-------- Exercise inputs

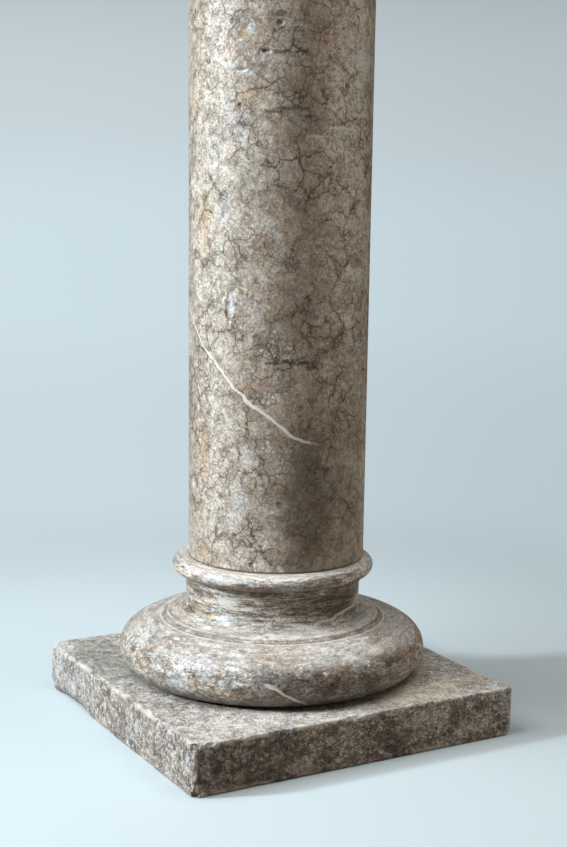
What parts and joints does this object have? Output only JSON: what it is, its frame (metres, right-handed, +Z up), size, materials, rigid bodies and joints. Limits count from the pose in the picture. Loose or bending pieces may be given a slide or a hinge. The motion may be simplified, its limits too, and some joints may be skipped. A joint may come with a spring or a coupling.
{
  "type": "doric column",
  "caption": "Free-standing marble column on a square plinth: turned base with torus and scotia, smooth unfluted shaft, plain Doric capital and square abacus.",
  "frame": {"origin": "centre of the plinth's underside, on the floor", "axes": "+Z up along the column; the plinth's faces are square to X and Y"},
  "size_m": [0.3, 0.3, 1.1],
  "materials": {
    "slab_marble": "grey-brown veined marble, honed, with worn and chipped arrises",
    "turned_marble": "pinkish-grey veined marble, polished, with ochre stains",
    "shaft_marble": "taupe breccia marble, polished, with dark crackle veins and one white vein"
  },
  "bodies": {
    "root": {"plinth": "slab_marble", "base_moulding": "turned_marble", "shaft": "shaft_marble", "capital": "turned_marble", "abacus": "slab_marble"}
  },
  "joints": []
}
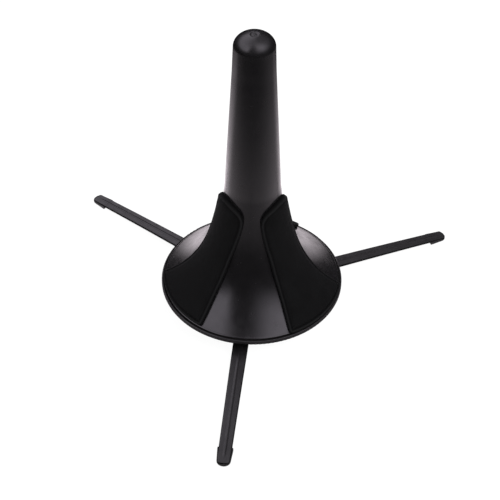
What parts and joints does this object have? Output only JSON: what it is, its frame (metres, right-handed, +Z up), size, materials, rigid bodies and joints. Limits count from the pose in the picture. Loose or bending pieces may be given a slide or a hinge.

----------------

Output the lines above verbatim and in full.

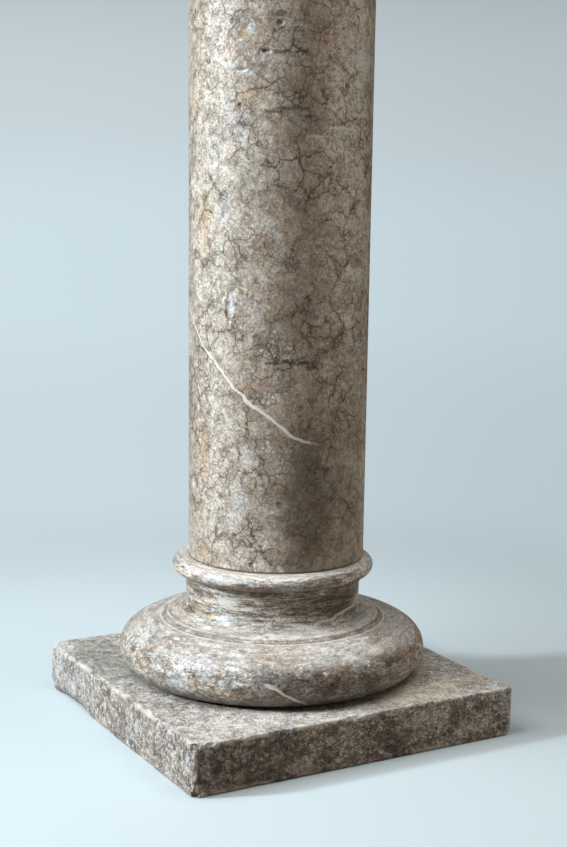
What parts and joints does this object have? Output only JSON: what it is, its frame (metres, right-handed, +Z up), size, materials, rigid bodies and joints. Limits count from the pose in the picture. Loose or bending pieces may be given a slide or a hinge. The motion may be simplified, its limits too, and some joints may be skipped. A joint may come with a spring or a coupling.
{
  "type": "doric column",
  "caption": "Free-standing marble column on a square plinth: turned base with torus and scotia, smooth unfluted shaft, plain Doric capital and square abacus.",
  "frame": {"origin": "centre of the plinth's underside, on the floor", "axes": "+Z up along the column; the plinth's faces are square to X and Y"},
  "size_m": [0.3, 0.3, 1.1],
  "materials": {
    "slab_marble": "grey-brown veined marble, honed, with worn and chipped arrises",
    "turned_marble": "pinkish-grey veined marble, polished, with ochre stains",
    "shaft_marble": "taupe breccia marble, polished, with dark crackle veins and one white vein"
  },
  "bodies": {
    "root": {"plinth": "slab_marble", "base_moulding": "turned_marble", "shaft": "shaft_marble", "capital": "turned_marble", "abacus": "slab_marble"}
  },
  "joints": []
}
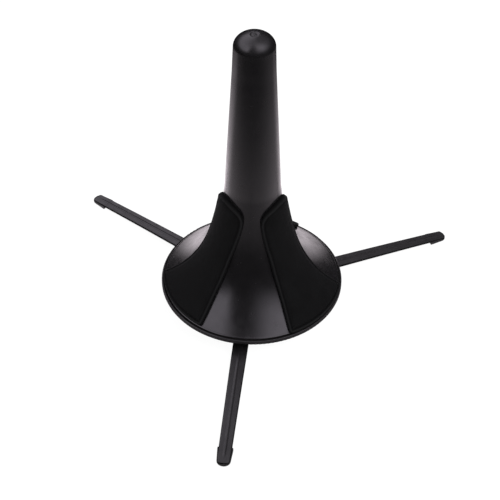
What parts and joints does this object have? Output only JSON: what it is, its frame (metres, right-handed, +Z up), size, materials, rigid bodies and joints. Limits count from the pose in the picture. Loose or bending pieces may be given a slide or a hinge.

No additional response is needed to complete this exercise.